If the Boot Script Service (BSS) metadata server does contain the proper Spire metadata, then the
computes will fail to boot. This is due to dracut
pulling server data from the
metadata during startup. To fix this issue, the spire-update-bss
job needs
to be rerun.
[ 557.513984] Apr 22 18:02:02 nid000004 dracut-initqueue[4177]: time="2022-04-22T18:02:02Z" level=info msg="SVID is not found. Starting node attestation" subsystem_name=attestor trust_domain_id="spiffe://null"
[ 557.514000] Apr 22 18:02:07 nid000004 dracut-initqueue[4194]: Agent is unavailable.
[ 557.514017] Apr 22 18:02:07 nid000004 dracut-initqueue[4174]: Warning: Spire-agent healthcheck failed, return code 1
Run the goss-spire-bss-metadata-exist
test.
ncn-mw# goss -g /opt/cray/tests/install/ncn/tests/goss-spire-bss-metadata-exist.yaml v
Example output:
Failures/Skipped:
Title: Kubernetes Query BSS Cloud-init for spire meta data
Meta:
desc: Kubernetes Query BSS Cloud-init for spire meta data
sev: 0
Command: spire_in_bss_cloudinit: exit-status:
Expected
<int>: 1
to equal
<int>: 0
Total Duration: 0.387s
Count: 1, Failed: 1, Skipped: 0
Run the following command on a master node to restart the job that populates the metadata server with the correct Spire information.
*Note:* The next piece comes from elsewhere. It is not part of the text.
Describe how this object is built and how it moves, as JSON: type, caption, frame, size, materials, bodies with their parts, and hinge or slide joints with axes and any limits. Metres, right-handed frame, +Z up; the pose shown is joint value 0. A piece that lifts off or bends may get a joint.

Re-run the spire-update-bss
job.
ncn-mw# JOB=$(kubectl get jobs -n spire -l app.kubernetes.io/name=spire-update-bss --no-headers -oname |
sort -u | tail -n1)
ncn-mw# kubectl get -n spire $JOB -o json | jq 'del(.spec.selector,.spec.template.metadata.labels)' |
kubectl replace --force -f -